> EXERCISE
Quote exactly the lines between the line containing "FAR_SHIN, 4, 10))" and the line containing "for node in", counting those two lines as part of the range. Leave the rest out.

* START MATERIAL SUPPLIED *

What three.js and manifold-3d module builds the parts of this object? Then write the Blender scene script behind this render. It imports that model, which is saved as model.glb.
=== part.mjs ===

* END MATERIAL SUPPLIED *
* START MATERIAL SUPPLIED *

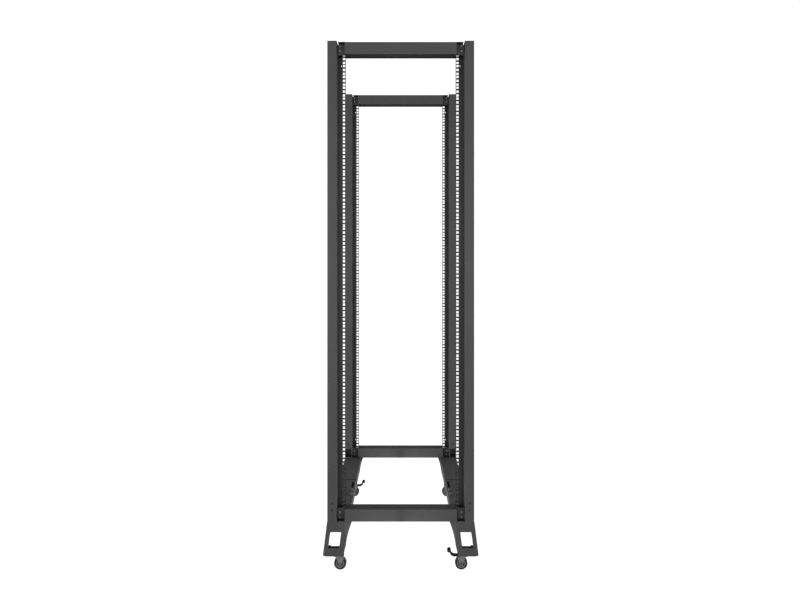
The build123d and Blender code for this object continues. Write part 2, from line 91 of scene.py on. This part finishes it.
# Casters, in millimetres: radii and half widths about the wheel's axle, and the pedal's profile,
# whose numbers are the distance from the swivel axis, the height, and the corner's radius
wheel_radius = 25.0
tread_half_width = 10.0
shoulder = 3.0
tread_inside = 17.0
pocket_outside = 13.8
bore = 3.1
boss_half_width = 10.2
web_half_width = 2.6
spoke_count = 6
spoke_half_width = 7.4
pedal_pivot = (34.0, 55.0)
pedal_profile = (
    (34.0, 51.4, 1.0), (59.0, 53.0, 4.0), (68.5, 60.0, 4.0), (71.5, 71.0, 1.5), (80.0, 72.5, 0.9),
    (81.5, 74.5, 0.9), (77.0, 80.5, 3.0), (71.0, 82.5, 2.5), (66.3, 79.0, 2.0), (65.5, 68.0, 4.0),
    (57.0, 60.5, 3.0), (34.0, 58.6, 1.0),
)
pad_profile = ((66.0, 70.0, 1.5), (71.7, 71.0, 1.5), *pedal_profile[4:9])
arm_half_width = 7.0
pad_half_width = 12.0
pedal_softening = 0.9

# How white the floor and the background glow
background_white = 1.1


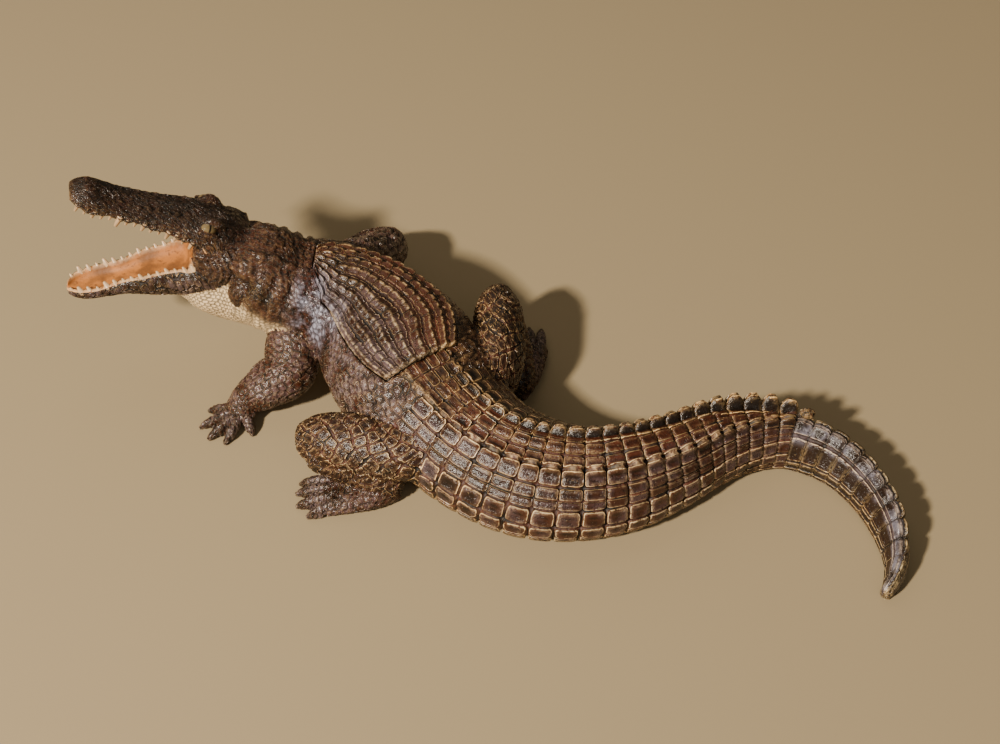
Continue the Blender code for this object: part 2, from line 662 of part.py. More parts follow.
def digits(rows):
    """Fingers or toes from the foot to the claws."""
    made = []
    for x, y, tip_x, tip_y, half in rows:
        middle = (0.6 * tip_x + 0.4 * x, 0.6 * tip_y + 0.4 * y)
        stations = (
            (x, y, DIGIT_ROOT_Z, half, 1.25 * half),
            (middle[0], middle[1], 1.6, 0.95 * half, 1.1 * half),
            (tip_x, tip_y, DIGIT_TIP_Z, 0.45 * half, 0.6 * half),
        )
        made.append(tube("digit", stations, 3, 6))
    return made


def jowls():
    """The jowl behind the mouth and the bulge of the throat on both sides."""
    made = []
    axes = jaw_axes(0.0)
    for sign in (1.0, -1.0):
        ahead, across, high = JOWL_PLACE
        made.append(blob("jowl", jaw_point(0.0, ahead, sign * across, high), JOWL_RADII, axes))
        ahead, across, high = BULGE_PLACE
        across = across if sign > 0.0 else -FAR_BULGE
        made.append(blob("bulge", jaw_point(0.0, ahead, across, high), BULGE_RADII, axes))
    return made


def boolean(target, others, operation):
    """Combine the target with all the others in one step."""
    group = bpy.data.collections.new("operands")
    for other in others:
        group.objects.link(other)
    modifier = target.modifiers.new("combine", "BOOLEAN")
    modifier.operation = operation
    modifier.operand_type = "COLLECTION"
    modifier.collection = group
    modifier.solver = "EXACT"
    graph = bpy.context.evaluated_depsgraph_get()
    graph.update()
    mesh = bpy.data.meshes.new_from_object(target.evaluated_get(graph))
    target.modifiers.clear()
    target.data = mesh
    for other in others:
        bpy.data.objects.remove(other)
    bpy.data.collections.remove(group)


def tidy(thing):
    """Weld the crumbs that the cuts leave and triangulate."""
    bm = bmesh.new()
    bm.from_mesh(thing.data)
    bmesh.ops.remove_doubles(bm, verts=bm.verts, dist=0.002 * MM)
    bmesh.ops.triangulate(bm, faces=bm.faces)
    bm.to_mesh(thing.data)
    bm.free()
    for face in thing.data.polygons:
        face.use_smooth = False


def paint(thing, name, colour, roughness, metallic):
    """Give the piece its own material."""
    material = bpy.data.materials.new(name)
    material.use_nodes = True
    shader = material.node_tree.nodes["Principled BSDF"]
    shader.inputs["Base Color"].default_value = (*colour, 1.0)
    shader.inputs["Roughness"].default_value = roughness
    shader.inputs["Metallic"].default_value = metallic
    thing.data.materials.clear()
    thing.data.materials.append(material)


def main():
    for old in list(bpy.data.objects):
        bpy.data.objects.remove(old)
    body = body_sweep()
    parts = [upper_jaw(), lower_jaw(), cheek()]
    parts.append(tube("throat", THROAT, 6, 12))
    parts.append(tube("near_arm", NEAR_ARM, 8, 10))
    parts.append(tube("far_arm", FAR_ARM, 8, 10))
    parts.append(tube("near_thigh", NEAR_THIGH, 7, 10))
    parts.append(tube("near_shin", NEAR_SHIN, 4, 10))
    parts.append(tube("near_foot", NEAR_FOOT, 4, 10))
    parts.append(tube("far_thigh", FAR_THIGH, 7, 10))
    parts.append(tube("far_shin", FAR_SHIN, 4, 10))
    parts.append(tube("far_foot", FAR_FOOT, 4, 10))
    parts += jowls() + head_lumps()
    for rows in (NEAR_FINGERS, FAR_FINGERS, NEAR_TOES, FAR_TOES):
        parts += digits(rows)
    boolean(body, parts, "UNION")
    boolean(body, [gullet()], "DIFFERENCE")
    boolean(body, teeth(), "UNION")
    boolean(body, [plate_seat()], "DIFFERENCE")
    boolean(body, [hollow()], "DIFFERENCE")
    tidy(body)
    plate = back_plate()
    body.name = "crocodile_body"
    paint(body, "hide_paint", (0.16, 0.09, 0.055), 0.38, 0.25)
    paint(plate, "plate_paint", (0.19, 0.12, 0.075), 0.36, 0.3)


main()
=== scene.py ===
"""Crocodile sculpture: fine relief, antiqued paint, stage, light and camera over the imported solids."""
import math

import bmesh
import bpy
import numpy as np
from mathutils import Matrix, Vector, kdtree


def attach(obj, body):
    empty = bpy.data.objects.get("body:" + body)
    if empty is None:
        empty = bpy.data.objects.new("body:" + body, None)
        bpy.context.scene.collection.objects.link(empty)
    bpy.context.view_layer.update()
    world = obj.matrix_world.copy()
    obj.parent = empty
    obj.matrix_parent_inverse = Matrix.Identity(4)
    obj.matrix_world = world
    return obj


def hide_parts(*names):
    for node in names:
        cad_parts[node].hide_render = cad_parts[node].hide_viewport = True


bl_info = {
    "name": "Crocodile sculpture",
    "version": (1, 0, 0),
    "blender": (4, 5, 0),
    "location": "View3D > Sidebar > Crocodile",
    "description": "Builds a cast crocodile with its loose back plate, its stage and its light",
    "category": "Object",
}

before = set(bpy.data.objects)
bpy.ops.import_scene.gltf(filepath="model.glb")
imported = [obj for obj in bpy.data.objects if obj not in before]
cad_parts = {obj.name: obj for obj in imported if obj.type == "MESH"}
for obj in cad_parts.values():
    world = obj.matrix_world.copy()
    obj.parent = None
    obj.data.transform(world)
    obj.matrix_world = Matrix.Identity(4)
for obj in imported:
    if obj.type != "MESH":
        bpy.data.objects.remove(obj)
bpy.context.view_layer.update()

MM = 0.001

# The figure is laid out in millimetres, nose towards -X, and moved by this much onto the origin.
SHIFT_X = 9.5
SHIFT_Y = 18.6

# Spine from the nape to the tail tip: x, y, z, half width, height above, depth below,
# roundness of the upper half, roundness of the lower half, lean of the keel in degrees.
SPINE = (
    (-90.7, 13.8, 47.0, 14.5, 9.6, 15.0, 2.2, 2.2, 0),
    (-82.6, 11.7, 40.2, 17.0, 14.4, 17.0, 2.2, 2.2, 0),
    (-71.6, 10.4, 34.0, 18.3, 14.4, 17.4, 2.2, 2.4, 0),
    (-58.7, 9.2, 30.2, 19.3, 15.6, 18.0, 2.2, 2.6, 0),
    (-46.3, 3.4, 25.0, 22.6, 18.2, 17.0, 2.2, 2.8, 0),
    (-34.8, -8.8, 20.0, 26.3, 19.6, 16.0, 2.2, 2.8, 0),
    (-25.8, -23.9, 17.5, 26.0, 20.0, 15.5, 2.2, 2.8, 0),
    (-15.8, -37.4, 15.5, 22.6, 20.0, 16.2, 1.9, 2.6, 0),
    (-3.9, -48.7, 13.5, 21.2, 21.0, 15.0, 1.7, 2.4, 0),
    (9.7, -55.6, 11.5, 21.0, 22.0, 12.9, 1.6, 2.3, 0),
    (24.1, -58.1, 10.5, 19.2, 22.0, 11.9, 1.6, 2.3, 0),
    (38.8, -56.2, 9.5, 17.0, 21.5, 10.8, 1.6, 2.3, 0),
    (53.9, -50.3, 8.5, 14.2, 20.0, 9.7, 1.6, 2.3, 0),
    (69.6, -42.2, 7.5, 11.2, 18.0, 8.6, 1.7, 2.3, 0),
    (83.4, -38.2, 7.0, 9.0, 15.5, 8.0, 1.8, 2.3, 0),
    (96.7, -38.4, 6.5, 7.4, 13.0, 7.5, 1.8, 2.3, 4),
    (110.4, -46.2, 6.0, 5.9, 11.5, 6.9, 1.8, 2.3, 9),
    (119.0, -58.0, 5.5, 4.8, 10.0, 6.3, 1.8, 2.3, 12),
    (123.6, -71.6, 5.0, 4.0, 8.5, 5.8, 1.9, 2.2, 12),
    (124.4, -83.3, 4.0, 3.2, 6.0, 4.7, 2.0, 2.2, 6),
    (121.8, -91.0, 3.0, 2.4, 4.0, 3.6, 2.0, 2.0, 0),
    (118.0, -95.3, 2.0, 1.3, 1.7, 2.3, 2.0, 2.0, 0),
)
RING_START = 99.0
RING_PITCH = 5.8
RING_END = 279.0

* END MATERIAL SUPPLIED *
* START MATERIAL SUPPLIED *

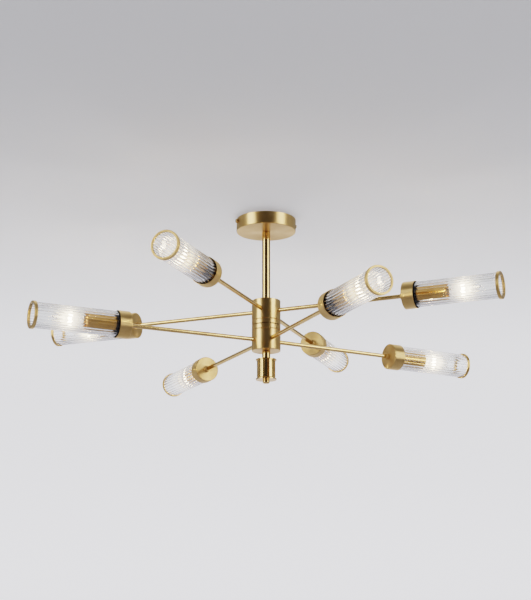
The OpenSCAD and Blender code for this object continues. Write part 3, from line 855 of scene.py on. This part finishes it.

* END MATERIAL SUPPLIED *

> SOLUTION TO THIS TASK
    parts.append(tube("far_shin", FAR_SHIN, 4, 10))
    parts.append(tube("far_foot", FAR_FOOT, 4, 10))
    parts += jowls() + head_lumps()
    for rows in (NEAR_FINGERS, FAR_FINGERS, NEAR_TOES, FAR_TOES):
        parts += digits(rows)
    boolean(body, parts, "UNION")
    boolean(body, [gullet()], "DIFFERENCE")
    boolean(body, teeth(), "UNION")
    boolean(body, [plate_seat()], "DIFFERENCE")
    boolean(body, [hollow()], "DIFFERENCE")
    tidy(body)
    plate = back_plate()
    body.name = "crocodile_body"
    paint(body, "hide_paint", (0.16, 0.09, 0.055), 0.38, 0.25)
    paint(plate, "plate_paint", (0.19, 0.12, 0.075), 0.36, 0.3)


main()
=== scene.py ===
"""Crocodile sculpture: fine relief, antiqued paint, stage, light and camera over the imported solids."""
import math

import bmesh
import bpy
import numpy as np
from mathutils import Matrix, Vector, kdtree


def attach(obj, body):
    empty = bpy.data.objects.get("body:" + body)
    if empty is None:
        empty = bpy.data.objects.new("body:" + body, None)
        bpy.context.scene.collection.objects.link(empty)
    bpy.context.view_layer.update()
    world = obj.matrix_world.copy()
    obj.parent = empty
    obj.matrix_parent_inverse = Matrix.Identity(4)
    obj.matrix_world = world
    return obj


def hide_parts(*names):
    for node in names:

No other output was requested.